The unplanned tropical dessert (that sort of thing happens to me) happened because I was thinking about a comment regarding grilling pineapple (which wouldn’t work with pre-frozen though it’s amazing otherwise), and remembering a glorious pina colada ice cream we ate at Figaro for my brithday just a week prior, when inspiration struck me – if pretentious vegans can blend frozen banana in a food processor and call it ‘ice cream’, then surely my food processor could handle the pineapple and I could make something with it!  And suddenly I had to go to the kitchen and make it right there and then.

I got the box of pineapple open, took out the block of it (it’s was all ice-welded together of course), and hammered on it with a meat hammer till it went into large-ish chunks (if violence doesn’t solve your problem, you haven’t used enough).  Then I chiseled those apart into smaller chunks with a knife and stuck most of it into my food processor.  Changed the entry for 1 box of frozen pineapple in freezer inventory to a half-bag.  Then I dug out a tetrapack of coconut cream, took a box of milk out of the fridge, and added the entire package of coconut cream and a few good splashes of milk to the food processor, pulsing it gently and prodding chunks of pineapple apart as I went to avoid burning the appliance out.  I also tossed in 4 sweetener pills (but I am sure 2-3 tablespoons of honey would work well too), and eventually as it started to come together, I processed it all till it was nearly smooth – then dumped a couple of shots of Malibu Coconut Rum Liqueur in there as an afterthought (I had it left over from last summer’s drunken ‘it’s too hot for anything‘ party which involved said bottle, a bag of ice, a pineapple and a blender).

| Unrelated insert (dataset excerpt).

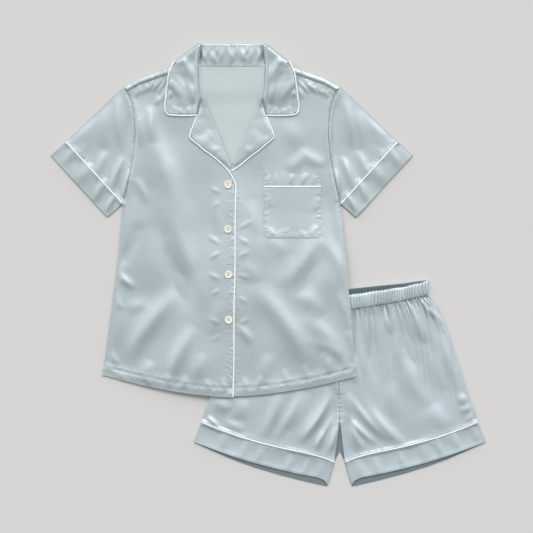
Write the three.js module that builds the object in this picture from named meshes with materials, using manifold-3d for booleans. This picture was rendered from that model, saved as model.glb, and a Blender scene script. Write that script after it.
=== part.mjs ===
// A two-piece pyjama set in satin, laid flat: a short-sleeved shirt with a notched collar, its hem over one
// side of a pair of shorts with an elastic waist. Millimetres, +Z up, collar towards +Y, wearer's right at -X.
// Every piece is given in its garment's own plan: x from the centre line, drop down from the top edge.
import * as THREE from "three";
import { mergeVertices } from "three/addons/utils/BufferGeometryUtils.js";
import Module from "manifold-3d";

const manifold = await Module();
manifold.setup();

// Driving sizes
const SHIRT = { x: -70.4, y: 443 };
const SHORTS = { x: 145.2, y: -30.2 };
const CLOTH = 1;
const SEAM = 0.3;
const LAYER = CLOTH + SEAM;
const PIPING_RADIUS = 1.3;
const PIPING_SIDES = 5;
const PIPING_ROOM = PIPING_RADIUS + SEAM;
const SIDE_PUFF = 2;
const PUFF_REACH = 14;
const FOLD_INSET = 1.3;
const ELASTIC = 2.2;
const RIB = 0.7;
const RIBS_A_LAYER = 70;
const GATHERS_A_LEG = 12;
const BUTTON_RADIUS = 8;
const BUTTON_THICKNESS = 2.6;

const SATIN = new THREE.MeshStandardMaterial({ color: 0xb4c3c9, roughness: 0.42, metalness: 0.2 });
const PIPING = new THREE.MeshStandardMaterial({ color: 0xf2f4f4, roughness: 0.5 });
const SHELL = new THREE.MeshStandardMaterial({ color: 0xebe2d0, roughness: 0.3 });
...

A bit more blending and the mix turned brighter and nearly white, and smoothed out, at which point I dumped it into a tupperware tub and placed it in the freezer for a few hours, taking it out once to poke it with a butter knife and try to break up the ice crystals.  And eat some of it right there and then because let me tell you – it’s like that Pina Colada you had once in a nice Caribbean-cocktail bar and wanted to have again.  It’s fresh, it’s delicious, it’s pineappley-coconutey and not at all heavy.  In short, it turned out into one of those near-perfect summer desserts that I will have to make again and again – possibly to improve on the recipe, but the idea – it is more than worth repeating.

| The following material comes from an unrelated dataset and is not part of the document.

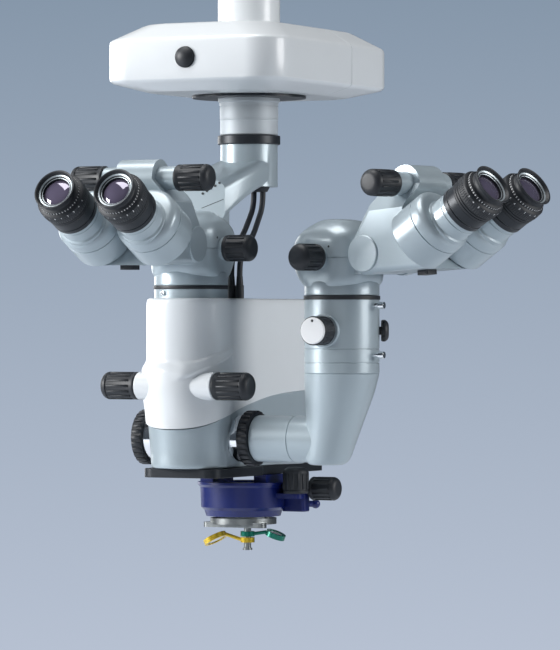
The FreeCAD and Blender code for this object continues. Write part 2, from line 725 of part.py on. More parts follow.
def port_collars():
    collars = []
    for s in (-1, 1):
        face = s * (PORT_RING_X[0] - PLAY)
        flange = along_x(COLLAR_R + COLLAR_FLANGE, (s * COLLAR_FLANGE_X, face), (PORT_Y, PORT_Z))
        sleeve = along_x(COLLAR_R, (s * COLLAR_START, s * COLLAR_END), (PORT_Y, PORT_Z))
        bore = along_x(PORT_BORE_R, (s * (COLLAR_START - 1), s * (COLLAR_END + 1)), (PORT_Y, PORT_Z))
        collars.append(fuse(sleeve, flange).cut(bore))
    return Part.makeCompound(collars)


def port_ring(s):
    x = sorted((s * PORT_RING_X[0], s * PORT_RING_X[1]))
    return knurled_ring(PORT_RING_R, COLLAR_R + RUN_GAP, x, (0, PORT_Y, PORT_Z))


def observer_elbow():
    ring_face = PORT_RING_X[1] + PLAY
    flange = pipe(OBSERVER_TUBE_R, COLLAR_R, (ring_face, PORT_Y, PORT_Z), (COLLAR_END, PORT_Y, PORT_Z))
    tube = along_x(OBSERVER_TUBE_R, (COLLAR_END, ELBOW_FOOT_X + ELBOW_LAP), (PORT_Y, PORT_Z))
    circles = [Part.Wire(Part.makeCircle(r, V(x, PORT_Y, z), V(0, 0, 1))) for z, x, r in ELBOW]
    column = Part.makeLoft(circles, True, False)
    return fuse(flange, tube, column)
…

Regarding the rest of the freezer – I have taken out the 3x lamb shanks that I had unearthed from it, and since they refused to defrost fast enough on the counter, stuck them on a plate into the fridge.  The shanks can thaw overnight and become a Friday evening stew tomorrow.  This morning I took one of my packets of sliced frozen porcini mushrooms from last fall’s mushroom hunt and made a Russian-style mushroom and wheat berry soup (it’s supposed to be mushroom and barley but I was out of barley).  I’ve hung the inventory sheets up on the fridge door with a magnet, and as I take things out as part of the stash-busting program, I get to cross them off the list off the list for extra satisfaction points.

So with that in mind, I am going to sit down, grab my notebook and write that meal plan I’ve been talking about.